I’m not the first one struggling with this, but I could not find much in the forum here…
We just upgraded to Debian Bookworm only to notice (to our surprise, should have done more research in advance…) that the Xwiki Debian packages are not compatible with Tomcat 10 shipped with Bookworm, and Tomcat 9 is not shipped by Debian any more (and thus will not receive any security fixes)…
It’s the horrendous javax-vs-jakarta monster biting again…
As I understand, manually installing the WAR in Tomcat 10 logically also won’t work.
I’d really prefer not to install an older Tomcat 9 manually and have to keep track about security patches myself (not getting any package updates and more).
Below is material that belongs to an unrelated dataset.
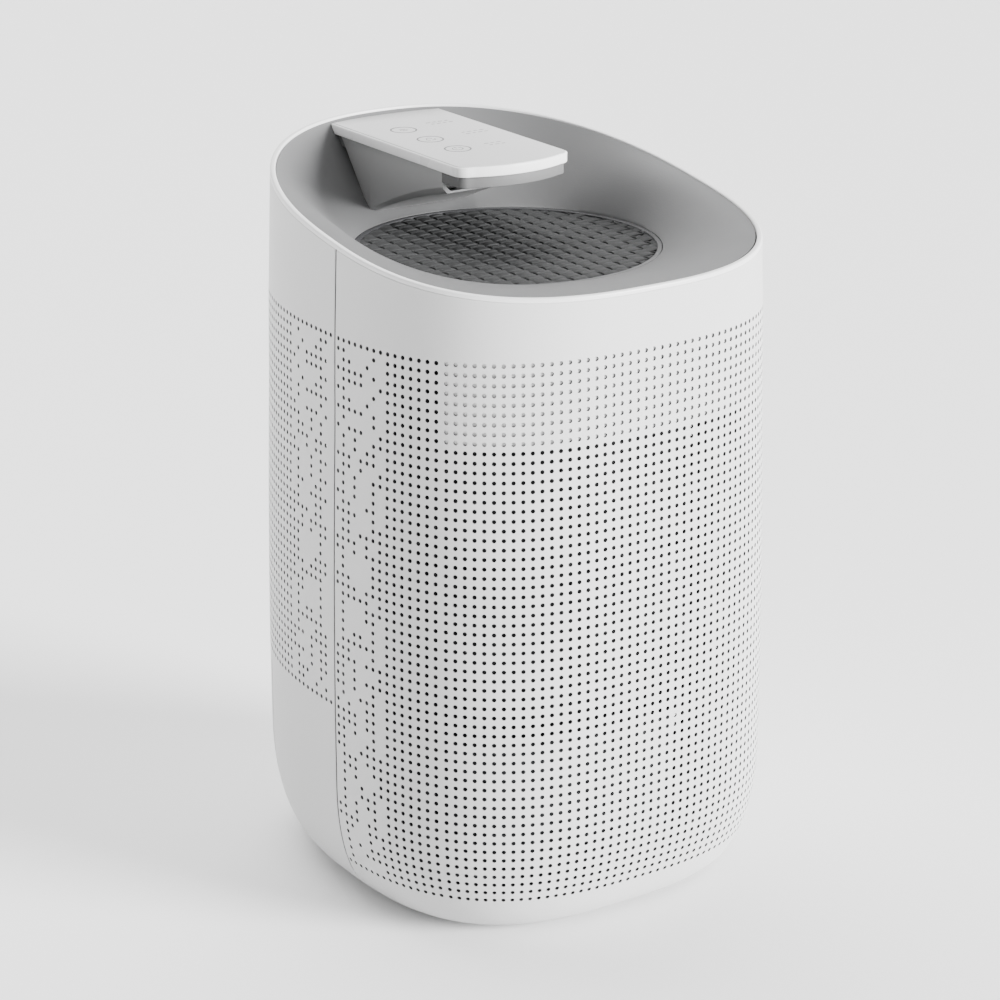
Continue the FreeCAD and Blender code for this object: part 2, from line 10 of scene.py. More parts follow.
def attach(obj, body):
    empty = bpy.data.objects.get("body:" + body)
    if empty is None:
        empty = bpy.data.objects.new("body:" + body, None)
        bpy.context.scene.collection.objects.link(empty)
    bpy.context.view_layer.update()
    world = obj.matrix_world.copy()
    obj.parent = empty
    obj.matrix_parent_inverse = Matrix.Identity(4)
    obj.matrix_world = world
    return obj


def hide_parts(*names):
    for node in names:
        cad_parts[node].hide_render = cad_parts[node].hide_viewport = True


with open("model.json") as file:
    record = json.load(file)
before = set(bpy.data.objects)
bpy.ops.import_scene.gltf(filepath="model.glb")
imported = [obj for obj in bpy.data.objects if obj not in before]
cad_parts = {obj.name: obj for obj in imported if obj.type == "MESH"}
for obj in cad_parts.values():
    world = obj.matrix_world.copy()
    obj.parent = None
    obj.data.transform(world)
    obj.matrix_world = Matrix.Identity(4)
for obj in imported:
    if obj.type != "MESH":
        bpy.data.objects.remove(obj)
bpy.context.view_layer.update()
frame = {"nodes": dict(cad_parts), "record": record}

# ------------------------------------------------------------ the body's form
MM = 0.001
U = 4.4
AX, BF, BR = 107.3, 107.1, 126.5
NF, NR = 2.63, 2.324
WALL = 2.4
BULGE, ROUND_Z, ROUND_IN, ROUND_N, FOOT = 1.056, 65.05, 28.4, 2.306, 2.0
SIDE = [(65.05, 1.056), (85.2, 1.056), (107.2, 1.038), (129.2, 0.836), (151.2, 0.506), (173.2, 0.132),
        (195.2, -0.396), (217.2, -0.968), (239.2, -1.584), (261.2, -1.98), (278.8, -2.376),
        (300.0, -3.118), (325.0, -3.993), (350.0, -4.868), (372.0, -5.638)]
RIM = (322.39, 0.16358, 1.9386e-4, 2.58e-7)
PH = 0.9826 * U            # pitch of the hole columns along the body
EXTRA = 0.121 * U          # wider land beside the broken columns
COL_N = 38                 # columns on each half of the front
SEAM_S = 37.69 * U         # parting line, measured round from the front centre
HOLE_R = 1.07
SKIN = 1.0                  # wall thickness beside the holes
GR_Z, GR_Y, GR_R = 301.7, 7.9, 72.0
SHIFT_Y = 9.7               # the shapes are drawn about the fan's axis, this far in front of the origin


def row_z(r):
    return (-r + 38.907) * U + FOOT


def side(z):
    """Offset of the side profile at height z, smooth between the table's points."""
    z = np.asarray(z, float)
    zs = np.array([p[0] for p in SIDE])
    ds = np.array([p[1] for p in SIDE])
    m = np.gradient(ds, zs)
    m[0] = 0.0
    i = np.clip(np.searchsorted(zs, z) - 1, 0, len(zs) - 2)
    h = zs[i + 1] - zs[i]
    t = np.clip((z - zs[i]) / h, 0, 1)
    up = ((2 * t ** 3 - 3 * t ** 2 + 1) * ds[i] + (t ** 3 - 2 * t ** 2 + t) * h * m[i]
          + (-2 * t ** 3 + 3 * t ** 2) * ds[i + 1] + (t ** 3 - t ** 2) * h * m[i + 1])
    q = np.clip((ROUND_Z - z) / (ROUND_Z - FOOT), 0, 1)
    low = BULGE - ROUND_IN * (1 - (1 - q ** ROUND_N) ** (1 / ROUND_N))
    return np.where(z < ROUND_Z, low, up)


def profile_normal(z):
    """Outward normal of the side profile as (radial, vertical)."""
    e = 0.02
    lo, hi = side(np.maximum(z - e, FOOT)), side(z + e)
    dz = (z + e) - np.maximum(z - e, FOOT)
    dd = hi - lo
    n = np.hypot(dz, dd)
    return dz / n, -dd / n


_a = np.linspace(-np.pi / 2, 1.5 * np.pi, 48001)
_c, _s = np.cos(_a), np.sin(_a)
_b = np.where(_s > 0, BR, BF)
_n = np.where(_s > 0, NR, NF)
_r = (np.abs(_c / AX) ** _n + np.abs(_s / _b) ** _n) ** (-1 / _n)
_x, _y = _r * _c, _r * _s
_S = np.concatenate([[0], np.cumsum(np.hypot(np.diff(_x), np.diff(_y)))])
LOOP = _S[-1]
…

Similar issue with Docker containers - it will be heavier, and I currently don’t have any automated solution to keep Docker containers up-to-date in the light of security issues.
How is everyone else here serving Xwiki?
Do the official Xwiki Docker containers come with timely security updates?
How to more or less automate security update installation, while being able to chose the right point in time to do so?
Maybe I should stay on Bullseye’s tomcat9 packages with a mixed-repository setup - in this case it would be important to know if we get an upgrade path though.
Is a Tomcat 10 compatible Xwiki release in the works? Will the next LTS support Tomcat 10?
We started thinking about it, but there is a lot of work (and a lot of breakages…), and especially we need all our dependencies to move to jakarta (which is most probably not going to happen, so even more work to replace some of them). The current hope is to fully switch to jakarta in 17.0 so in January 2025 (which mean in terms of LTS, i.e. 17.10.x, end of 2025).
One thing I personally did not try yet (mainly because my hope are pretty low to be honest) is to use the Tomcat 10 compatibility layer.
What I plan to spend time on a shorter term is a Debian package bringing the XWiki Jetty package so that it can be used instead of the tomcat one in Debian 12+. Note that Ubuntu kept the tomcat9 package for now if you want something as close as possible to Debian without downgrading to Debian 11.
@watery: My Tomcat is reachable through the Internet, even though currently only after previous user authentication (behind an authenticating Apache 2 reverse proxy) - but I’d still prefer to run a supported version.
Also for Intranets I often read that most break-ins originate from within the network already - by e.g. getting a user to run malware with the restricted user account, and then trying to identify targets for access and privilege escalation within the network. So that’s something to keep in mind.
@tmortagne: I now added the Debian 11 repositories in addition to the Debian 12 repositories. This will provide Tomcat 9 security and maintenance upgrades while it’s still supported in Debian 11. (Not sure if Tomcat will be covered by their extended LTS support, need to check.)
I currently don’t know how long Tomcat 9 will be supported upstream in general, though. I could not easily find an official statement on that at the Tomcat page or by googling.
Regarding Jetty, the Xwiki documentation seems to recommend against deploying it in production scenarios?
This disclaimer is more related to HSQLDB than Jetty. The idea would be to use the Jetty package but continue with the current mariadb, mysql or postgresql options.